What It Means for Consumers

Natural gas prices directly affect your electricity bill even if you have solar:

  • Your utility's generation mix determines baseline rates
  • Gas price spikes (like winter 2021) can cause dramatic bill increases
  • Time-of-use rates often reflect gas peaker costs during peak hours
  • Solar and battery storage hedge against gas price volatility

Frequently Asked Questions

Natural gas generates approximately 43% of U.S. electricity (2024 data), making it the single largest source. This share has roughly doubled since 2005, primarily displacing coal.

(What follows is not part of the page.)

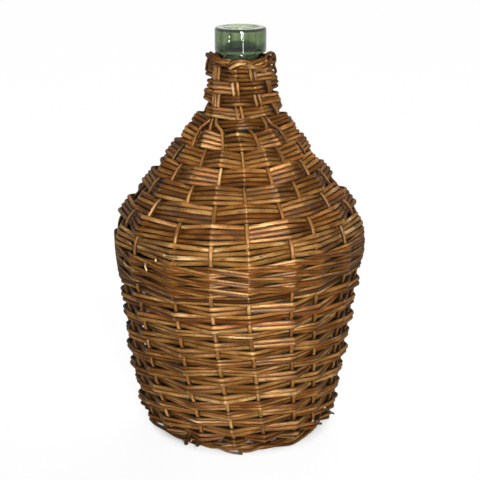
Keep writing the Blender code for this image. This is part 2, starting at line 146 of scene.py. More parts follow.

Natural gas produces about 50-60% less CO2 per kWh than coal when burned, but it is not clean energy. Methane leaks during extraction and transport (estimated at 1-3% of production) significantly increase its climate impact, since methane is approximately 80x more potent than CO2 over a 20-year period.

Many gas plants will likely operate for decades as grid balancing resources alongside renewables. However, as battery storage costs fall, batteries are increasingly replacing gas peaker plants for short-duration needs. Long-duration storage and firm clean power sources may eventually reduce gas dependence further.

The fuel cost for natural gas generation is roughly $0.02-$0.04/kWh (varying with gas prices), with total generation cost (LCOE) of $0.04-$0.08/kWh for combined cycle plants. Gas peaker plants have higher LCOE of $0.10-$0.20/kWh because they run infrequently.